# Do this
Repeat exactly the stretch of lines from the line containing "clear_scene()" through the line containing "if empty is", both included, and nothing else.

-- START OF Data --

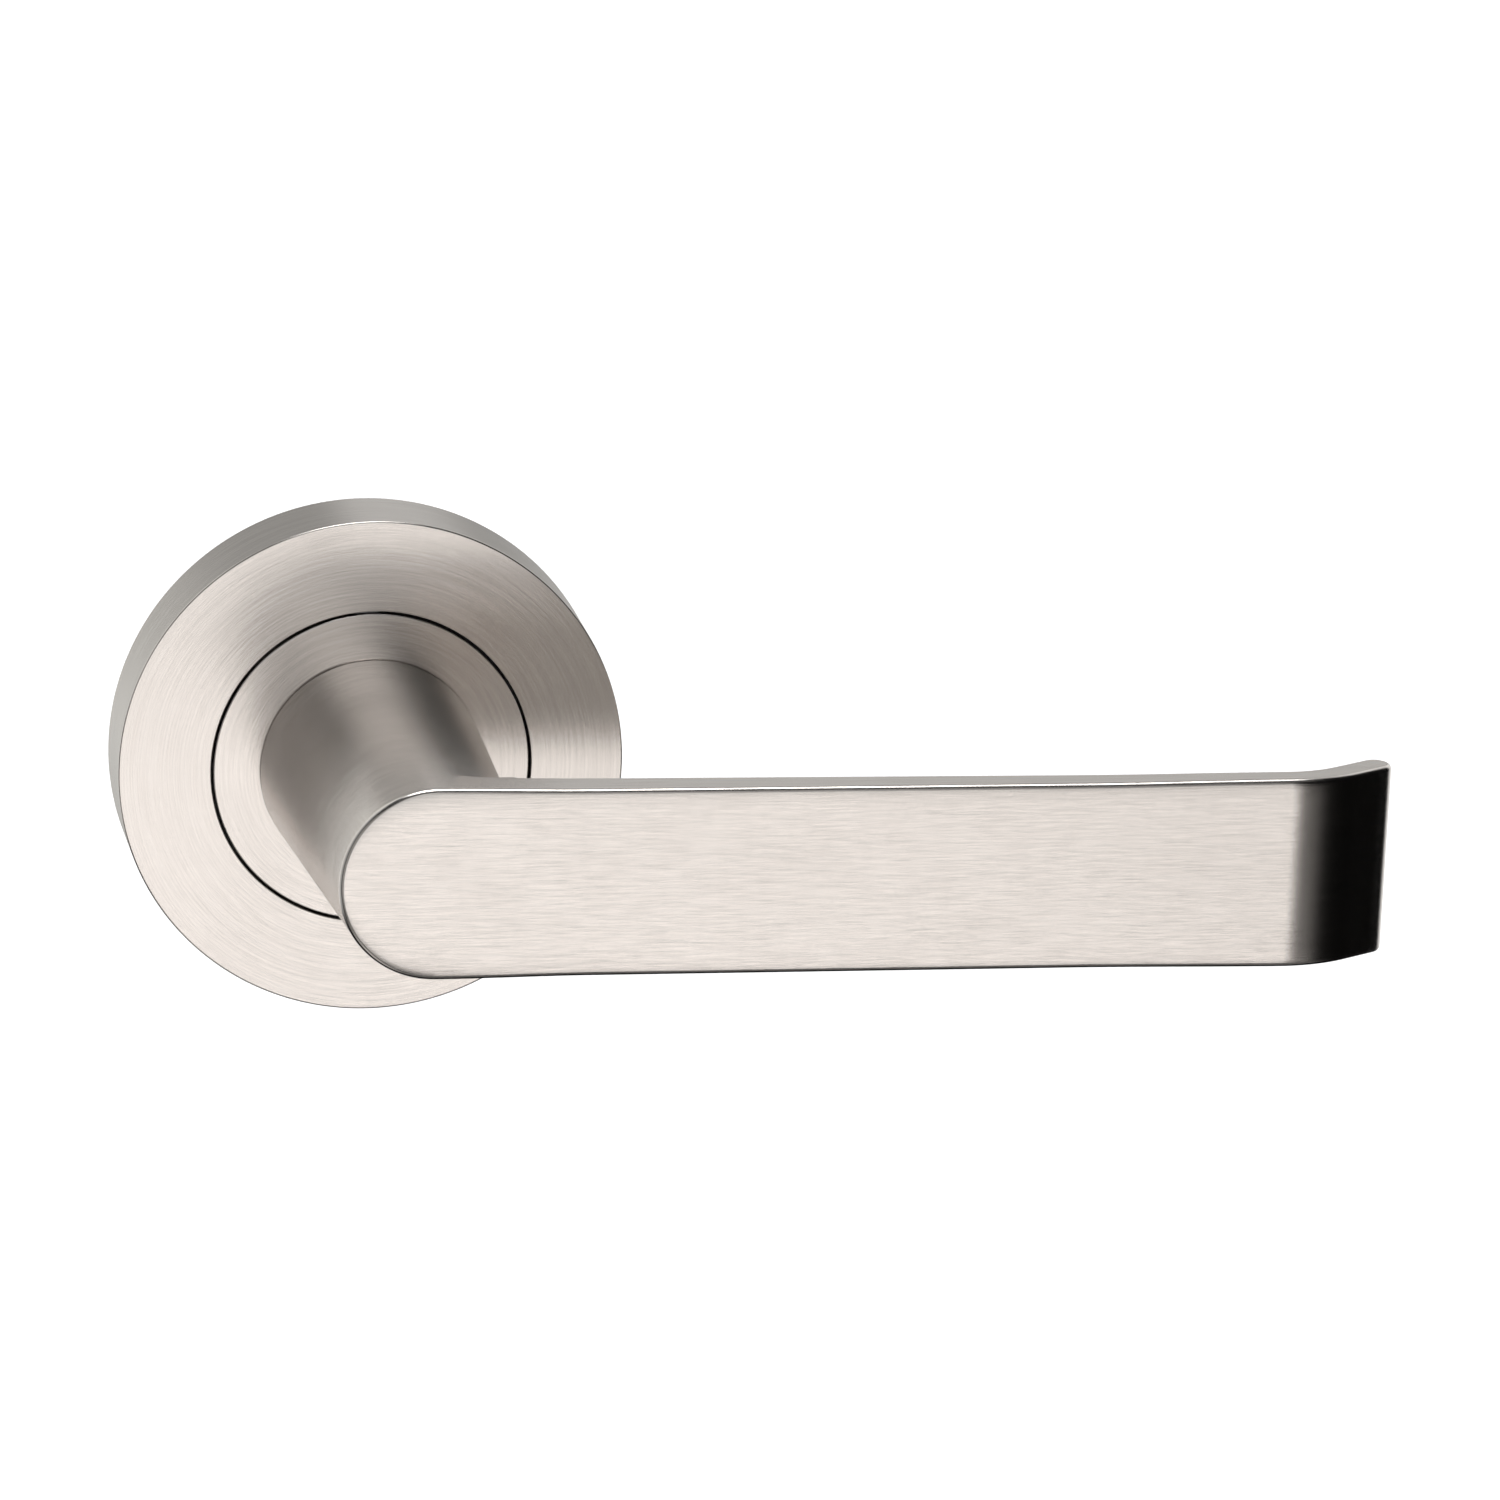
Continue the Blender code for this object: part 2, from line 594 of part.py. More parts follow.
def wood_screws():
    front = -PLATE_THICK + SCREW_SUNK
    cone = SCREW_HEAD_RADIUS - SCREW_SHAFT_RADIUS
    point = SCREW_LENGTH - PLATE_THICK
    profile = [
        (0.0, point), (SCREW_SHAFT_RADIUS, point - SCREW_POINT), (SCREW_SHAFT_RADIUS, front + cone),
        (SCREW_HEAD_RADIUS, front), (0.0, front),
    ]
    for number, angle in enumerate(screw_angles(), 1):
        builder = spun(profile, SMALL_STEPS)
        bmesh.ops.translate(builder, verts=builder.verts, vec=(SCREW_CIRCLE, 0, 0))
        builder.transform(turned_to(angle))
        screw = finish(f"wood_screw_{number}", builder, zinc_plate())
        for arm, (x, z) in enumerate((CROSS_ARM, CROSS_ARM[::-1])):
            cross = block((SCREW_CIRCLE - x, front - 1 * MM, -z), (SCREW_CIRCLE + x, front + CROSS_DEPTH, z))
            cross.transform(turned_to(angle))
            cut(screw, finish(f"wood_screw_{number}_cross_{arm}_shape", cross, zinc_plate()))


def cover_clips():
    """Spring-steel angles on the plate's edge that grip the inside of the pushed-on cover."""
    foot_y = -PLATE_THICK - GAP
    tab_outer = COVER_RADIUS - COVER_WALL - GAP
    outline = [
        (CLIP_FOOT_RADIUS, foot_y), (tab_outer, foot_y), (tab_outer, CLIP_TOP_Y),
        (tab_outer - CLIP_SHEET, CLIP_TOP_Y), (tab_outer - CLIP_SHEET, foot_y - CLIP_SHEET),
        (CLIP_FOOT_RADIUS, foot_y - CLIP_SHEET),
    ]
    for number, angle in enumerate(clip_angles(), 1):
        builder = bmesh.new()
        face = builder.faces.new([builder.verts.new((x, y, -CLIP_WIDTH / 2)) for x, y in outline])
        grown = bmesh.ops.extrude_face_region(builder, geom=[face])["geom"]
        bmesh.ops.translate(builder, verts=[g for g in grown if isinstance(g, bmesh.types.BMVert)],
                            vec=(0, 0, CLIP_WIDTH))
        builder.transform(turned_to(angle))
        finish(f"cover_clip_{number}", builder, spring_steel())


def pivot_lever(pieces):
    """Hangs the turning pieces on an empty that stands on the turning axis."""
    pivot = bpy.data.objects.new("lever_pivot", None)
    bpy.context.scene.collection.objects.link(pivot)
    for piece in pieces:
        piece.parent = pivot


clear_scene()
rose_cover()
base_plate()
bearing_bush()
stop_pins()
return_spring()
spring_cover()
glide_washer()
bolt_posts()
wood_screws()
cover_clips()
pivot_lever([
    lever_handle(), collar_disc(), spring_driver(), spindle(), grub_screw(), circlip(), thrust_washer(),
])
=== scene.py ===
import json
import math

import bmesh
import bpy
from mathutils import Matrix, Vector


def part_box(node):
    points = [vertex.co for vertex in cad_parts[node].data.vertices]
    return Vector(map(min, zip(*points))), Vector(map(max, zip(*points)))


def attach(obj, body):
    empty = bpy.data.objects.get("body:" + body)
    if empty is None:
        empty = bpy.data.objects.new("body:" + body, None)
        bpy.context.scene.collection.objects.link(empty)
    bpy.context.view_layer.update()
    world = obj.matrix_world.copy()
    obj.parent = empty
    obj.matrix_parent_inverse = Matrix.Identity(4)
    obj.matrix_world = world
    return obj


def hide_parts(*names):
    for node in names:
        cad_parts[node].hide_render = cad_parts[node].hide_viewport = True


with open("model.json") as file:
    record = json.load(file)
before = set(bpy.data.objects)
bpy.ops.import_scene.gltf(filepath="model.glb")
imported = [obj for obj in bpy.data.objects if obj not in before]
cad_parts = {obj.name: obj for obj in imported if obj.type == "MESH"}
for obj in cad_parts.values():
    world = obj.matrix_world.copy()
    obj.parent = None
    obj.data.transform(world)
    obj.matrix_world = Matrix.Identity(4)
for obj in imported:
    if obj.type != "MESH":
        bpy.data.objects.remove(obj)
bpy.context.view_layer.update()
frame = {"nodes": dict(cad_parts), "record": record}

mm = 0.001

# where things are, read from the frame
coverLow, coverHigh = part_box("rose_cover")
collarLow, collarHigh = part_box("collar_disc")
leverLow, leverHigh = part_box("lever_handle")
gap = 0.3 * mm      # between pieces that touch or turn in each other


# shader maths: a socket that can be written in an expression
class Wire:
    def __init__(self, paint, socket):
        self.paint = paint
        self.socket = socket

    def maths(self, operation, *others):
        return self.paint.node("ShaderNodeMath", {"operation": operation}, [self, *others])

    def __add__(self, other):
        return self.maths("ADD", other)

    def __sub__(self, other):
        return self.maths("SUBTRACT", other)

    def __rsub__(self, other):
        return self.maths("MULTIPLY_ADD", -1.0, other)

    def __mul__(self, other):
        return self.maths("MULTIPLY", other)

    def __truediv__(self, other):
        return self.maths("DIVIDE", other)

    __radd__ = __add__
    __rmul__ = __mul__

    def rise(self, start, end):      # 0 below start, 1 above end, smooth between
        return self.paint.node(
            "ShaderNodeMapRange", {"interpolation_type": "SMOOTHSTEP"},
            {"Value": self, "From Min": start, "From Max": end, "To Min": 0.0, "To Max": 1.0},
        )


class Paint:
    def __init__(self, tree):
        self.tree = tree
        self.tree.nodes.clear()

    # any node: its type, its settings, then the values or wires of its sockets
    def node(self, kind, settings=None, inputs=None, output=0):
        made = self.tree.nodes.new(kind)
        for key, value in (settings or {}).items():
            if key == "stops":
                self.setStops(made.color_ramp, value)
            else:
                setattr(made, key, value)
        pairs = inputs.items() if isinstance(inputs, dict) else enumerate(inputs or [])
        for key, value in pairs:
            socket = made.inputs[key]
            if isinstance(value, Wire):
                self.tree.links.new(value.socket, socket)
            else:
                socket.default_value = value
        return Wire(self, made.outputs[output]) if made.outputs else None

    def setStops(self, ramp, stops):
        while len(ramp.elements) > 1:
            ramp.elements.remove(ramp.elements[-1])
        ramp.elements[0].position = stops[0][0]
        ramp.elements[0].color = (*stops[0][1], 1.0)
        for place, colour in stops[1:]:
            ramp.elements.new(place).color = (*colour, 1.0)

    def vector(self, x, y, z):
        return self.node("ShaderNodeCombineXYZ", None, [x, y, z])

    def parts(self, wire):
        split = self.node("ShaderNodeSeparateXYZ", None, [wire])
        return [Wire(self, split.socket.node.outputs[i]) for i in range(3)]

    def noise(self, where, scale, detail=2.0, rough=0.5):
        return self.node("ShaderNodeTexNoise", None,
                         {"Vector": where, "Scale": scale, "Detail": detail, "Roughness": rough})

    def ramp(self, value, stops):
        return self.node("ShaderNodeValToRGB", {"stops": stops}, [value])

    def mixValue(self, share, a, b):
        return self.node("ShaderNodeMix", {"data_type": "FLOAT"}, {0: share, 2: a, 3: b})

    def mixColour(self, share, a, b):
        wire = self.node("ShaderNodeMix", {"data_type": "RGBA"}, {0: share, 6: a, 7: b})
        return Wire(self, wire.socket.node.outputs[2])


def newMaterial(name):
    made = bpy.data.materials.new(name)
    made.use_nodes = True
    return made, Paint(made.node_tree)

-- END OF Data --

# Expected answer
clear_scene()
rose_cover()
base_plate()
bearing_bush()
stop_pins()
return_spring()
spring_cover()
glide_washer()
bolt_posts()
wood_screws()
cover_clips()
pivot_lever([
    lever_handle(), collar_disc(), spring_driver(), spindle(), grub_screw(), circlip(), thrust_washer(),
])
=== scene.py ===
import json
import math

import bmesh
import bpy
from mathutils import Matrix, Vector


def part_box(node):
    points = [vertex.co for vertex in cad_parts[node].data.vertices]
    return Vector(map(min, zip(*points))), Vector(map(max, zip(*points)))


def attach(obj, body):
    empty = bpy.data.objects.get("body:" + body)
    if empty is None:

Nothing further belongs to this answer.